Yodi melanjutkan lagi, masih banyak sikap-sikap tidak profesional yang ditunjukkan penyidik Satreskrim Polres Maros, seperti saat mengambil keterangan BAP terhadap James Wehantouw dan Viranda Wehantouw, kemudian mengabaikan upaya penyelidikan terhadap dugaan TKP bukan di Tompobulu Maros melainkan di Malino. Lalu, pelaksanaan gelar perkara penetapan tersangka yang tidak dilaksanakan di Polda Sulsel tetapi dilakukan diam-diam di Polres Maros yang dipimpin Kasat Reskrim.
Juga terkait penetapan tersangka hanya 2 orang (Ketua Panitia Diksar dan Ketua UKM Mapala 09 FT Unhas) yang tidak sesuai dengan rekomendasi pihak Polda Sulsel hasil gelar perkara pertama di Ditreskrimum Polda Sulsel yang menyebutkan ada sekitar 10 tersangka dengan beberapa tindak pidana berbeda.
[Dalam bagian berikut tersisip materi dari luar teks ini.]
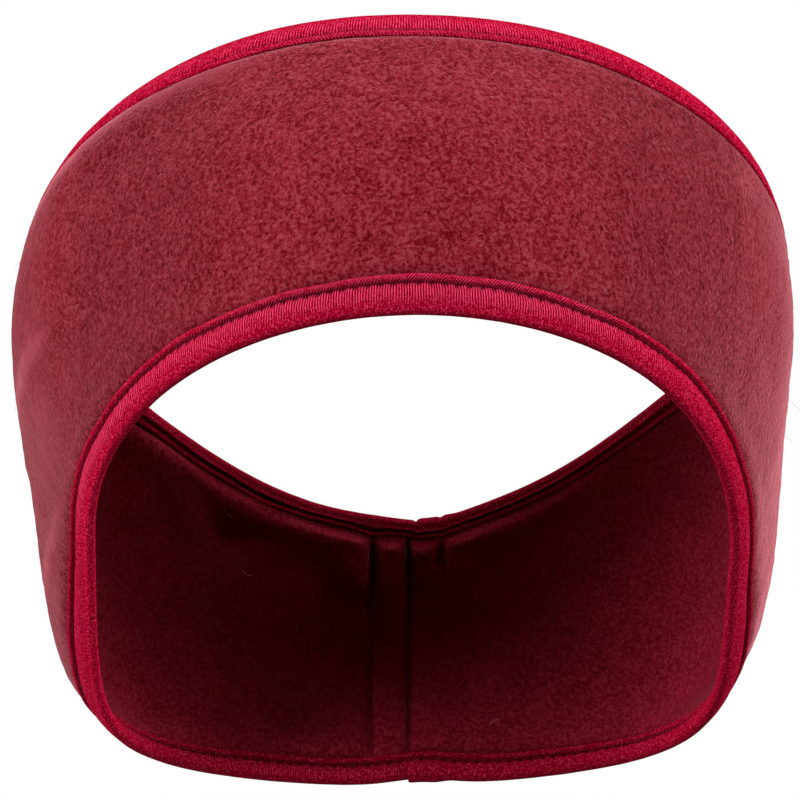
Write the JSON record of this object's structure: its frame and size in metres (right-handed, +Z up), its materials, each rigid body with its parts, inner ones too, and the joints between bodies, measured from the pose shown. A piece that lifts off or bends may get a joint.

Kemudian penerapan pasal pidana terhadap 2 tersangka yang ditetapkan, hanya unsur kelalaian (Pasal 359 KUHP), sedangkan unsur kekerasan (Pasal 351 KUHP) dikesampingkan. Parahnya lagi, penyidik tidak melakukan penahanan terhadap kedua tersangka dalam kasus yang telah menyebabkan hilangnya nyawa manusia.
"Sebelum melapor ke Propam Polda Sulsel, sebenarnya pihak keluarga sudah bersurat ke Kapolda Sulsel meminta pelaksanaan gelar perkara khusus dan penarikan penanganan perkara dari Satreskrim Polres Maros ke Ditreskrimum Polda Sulsel, namun surat itu akhirnya lama mendekam di meja Kabag Wasidik dan permohonan keluarga tidak digubris. Karenanya, demi terciptanya keadilan hukum bagi klien kami, mohon permintaan keluarga almarhum dapat dipenuhi," pungkas Yodi Kristianto.